Hi all,

RS-232 Serial Port hubs seem to be a little hard to come by, and the ones I have found are quite expensive.

COuld we could achieve the same using USB terminals and a 16 port USB hub?

-Grant

----- Original Message ----- From: "Andrew P." <[EMAIL PROTECTED]>
To: "Grant Peel" <[EMAIL PROTECTED]>
Cc: <freebsd-questions@freebsd.org>
Sent: Sunday, October 16, 2005 8:44 AM
Subject: Re: Remote Console


On 10/16/05, Grant Peel <[EMAIL PROTECTED]> wrote:
Thanks Andrew,

So If I understand your reply, a setup like this should always give me
access to any of the servers by SSHing to one server, then CUing to get to
the console of the 'broken' one, regardless of its state (assuming the disks
are OK, and boot stage 1 worked):

(WAN Shown, LAN Same, using seperate nics on Servers and Switch)


                                  ISP's router
                                        |
                                    My Switch
--------------------------------------------------------------------------------
|                  |                    |                   |
|
Serv1            Serv2                Serv3               Serv4
Serv5

Serial1--------->Serial2
                 Serial1------------->Serial2
                                      Serial1------------>Serial2

Serial1---------->Serial2

Can more than 1 console access type be specified in loader.conf ?
    i.e.
        console='serialconsole'
        console='videoconsole'

When using 'serial console, does anything have to be specified to use serial
2?

What is the default local console, how is it specified?
i.e. the one you use when you plug a keyboard and monitor directly into
the machine?

Would I need to install any other software other than the client (CU)?

-GRant


I haven't configured comconsoles myself, I just happen
to work at a place where they are used heavily (Sun
ALOM mostly, but built-in LOMs and FreeBSD software
comsonsoles also). Please consult the Handbook and
google, I'm sure there's nothing difficult to it.

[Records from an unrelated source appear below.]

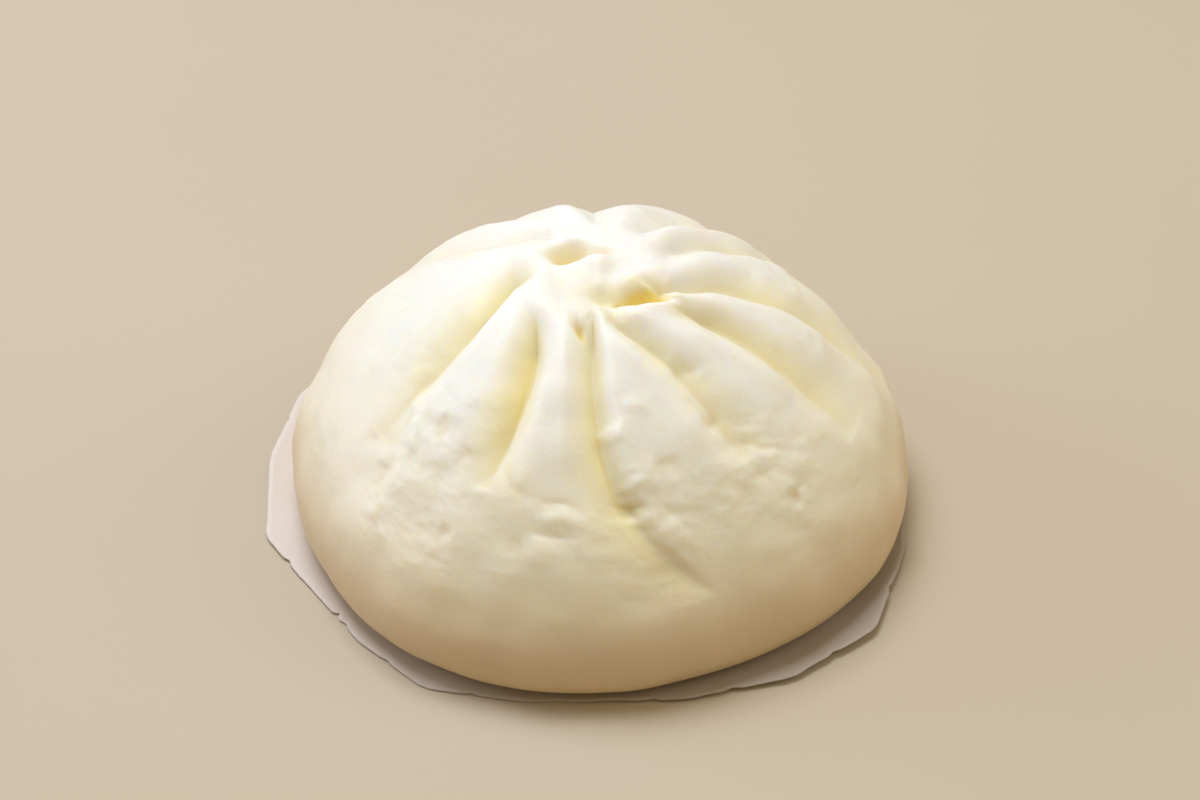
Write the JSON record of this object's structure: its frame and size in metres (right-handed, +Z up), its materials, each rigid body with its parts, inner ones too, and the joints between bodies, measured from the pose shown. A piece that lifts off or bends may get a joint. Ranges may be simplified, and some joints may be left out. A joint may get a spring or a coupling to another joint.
{
  "type": "steamed bun",
  "caption": "Domed steamed bun gathered into curling pleats at an off-centre crown, lying on a thin hand-cut round of baking paper.",
  "frame": {"origin": "on the surface the paper lies on, under the middle of the whole", "axes": "+Z up through the crown, -Y towards the side shown in front, +X to the right of that view"},
  "size_m": [0.1097, 0.11, 0.0512],
  "materials": {
    "dough": "soft steamed dough, satin skin with small wrinkles and pits, yellower in the creases",
    "paper": "thin matte greaseproof paper"
  },
  "bodies": {
    "root": {"bun": "dough", "paper_liner": "paper"}
  },
  "joints": []
}
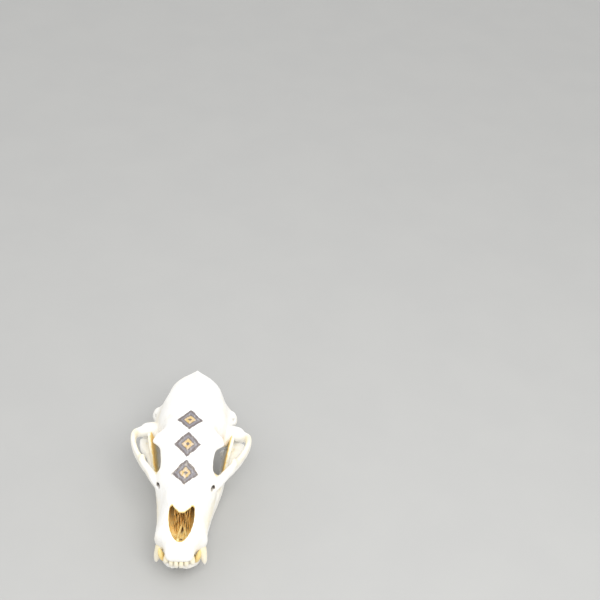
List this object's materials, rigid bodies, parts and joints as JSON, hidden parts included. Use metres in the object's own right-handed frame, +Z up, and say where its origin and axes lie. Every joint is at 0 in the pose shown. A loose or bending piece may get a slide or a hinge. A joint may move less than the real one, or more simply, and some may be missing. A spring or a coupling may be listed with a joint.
{
  "type": "animal skull",
  "caption": "Black bear skull, bleached, with its lower jaw closed and each tooth in its own socket.",
  "frame": {"origin": "centre of the bounding box, at the table the lower jaw stands on", "axes": "-Y is the way the nose points, +X is the animal's left, +Z is up"},
  "size_m": [0.1634, 0.2714, 0.1365],
  "materials": {
    "bone": "matte",
    "tooth": "satin"
  },
  "bodies": {
    "root": {"cranium": "bone", "mandible": "bone", "upper_incisor_1_left": "tooth", "upper_incisor_1_right": "tooth", "upper_incisor_2_left": "tooth", "upper_incisor_2_right": "tooth", "upper_incisor_3_left": "tooth", "upper_incisor_3_right": "tooth", "upper_canine_left": "tooth", "upper_canine_right": "tooth", "upper_premolar_1_left": "tooth", "upper_premolar_1_right": "tooth", "upper_premolar_3_left": "tooth", "upper_premolar_3_right": "tooth", "upper_premolar_4_left": "tooth", "upper_premolar_4_right": "tooth", "upper_molar_1_left": "tooth", "upper_molar_1_right": "tooth", "upper_molar_2_left": "tooth", "upper_molar_2_right": "tooth", "lower_incisor_1_left": "tooth", "lower_incisor_1_right": "tooth", "lower_incisor_2_left": "tooth", "lower_incisor_2_right": "tooth", "lower_incisor_3_left": "tooth", "lower_incisor_3_right": "tooth", "lower_canine_left": "tooth", "lower_canine_right": "tooth", "lower_premolar_1_left": "tooth", "lower_premolar_1_right": "tooth", "lower_premolar_4_left": "tooth", "lower_premolar_4_right": "tooth", "lower_molar_1_left": "tooth", "lower_molar_1_right": "tooth", "lower_molar_2_left": "tooth", "lower_molar_2_right": "tooth", "lower_molar_3_left": "tooth", "lower_molar_3_right": "tooth"}
  },
  "joints": []
}
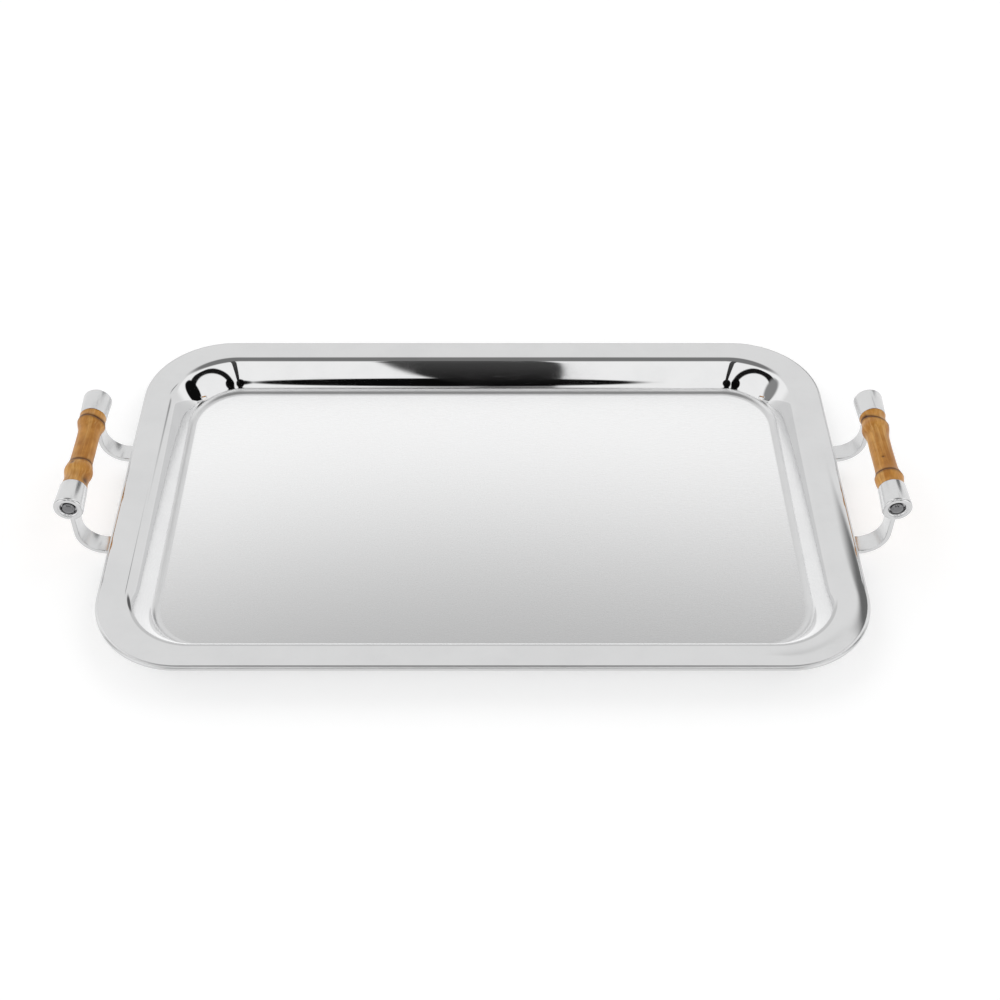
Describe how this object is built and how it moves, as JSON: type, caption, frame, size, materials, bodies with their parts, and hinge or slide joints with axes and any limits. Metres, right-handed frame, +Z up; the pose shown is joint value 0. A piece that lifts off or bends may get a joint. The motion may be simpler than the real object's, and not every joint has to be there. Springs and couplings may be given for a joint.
{
  "type": "serving tray",
  "caption": "Rectangular polished metal serving tray with a pressed well, rolled rim and fixed bamboo-root grips on bent strap brackets at its ends.",
  "frame": {"origin": "underside of the flat floor, at the middle of the tray", "axes": "+Z up out of the well, +X along the tray towards the right handle, +Y across the tray towards its back edge"},
  "size_m": [0.6272, 0.354, 0.0747],
  "materials": {
    "polished_steel": "mirror polished stainless sheet, with a fine satin finish on the flat floor",
    "bamboo": "lacquered bamboo root, honey brown with darker growth nodes",
    "nut_steel": "polished domed nut",
    "rod_steel": "plain zinc-grey steel"
  },
  "bodies": {
    "root": {"left_front_bracket": "polished_steel", "left_front_dome_nut": "nut_steel", "left_front_ferrule": "polished_steel", "left_front_washer": "rod_steel", "left_grip": "bamboo", "left_rear_bracket": "polished_steel", "left_rear_dome_nut": "nut_steel", "left_rear_ferrule": "polished_steel", "left_rear_washer": "rod_steel", "left_tie_rod": "rod_steel", "right_front_bracket": "polished_steel", "right_front_dome_nut": "nut_steel", "right_front_ferrule": "polished_steel", "right_front_washer": "rod_steel", "right_grip": "bamboo", "right_rear_bracket": "polished_steel", "right_rear_dome_nut": "nut_steel", "right_rear_ferrule": "polished_steel", "right_rear_washer": "rod_steel", "right_tie_rod": "rod_steel", "tray_pan": "polished_steel"}
  },
  "joints": []
}
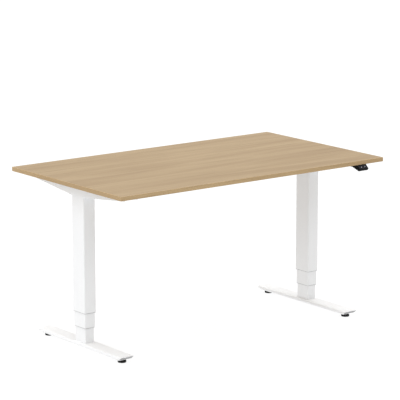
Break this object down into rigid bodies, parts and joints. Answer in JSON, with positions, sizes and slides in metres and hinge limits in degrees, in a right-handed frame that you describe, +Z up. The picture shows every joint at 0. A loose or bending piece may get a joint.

I would not support your chaining idea, though. It's
the only one that requires $0.00 budget, but COM
hubs are cheap today. If you rent rackspace, I'm
sure your colocation provider can offer you some
kind of non-expensive remote management. If
rackspace is free, consider buying some hardware
(like a COM hub).

The matter is, that you'll want 9600 bps speeds
for max compatibility. While it is usable for
occasional failure recovery, chaining it would
make it lag too much.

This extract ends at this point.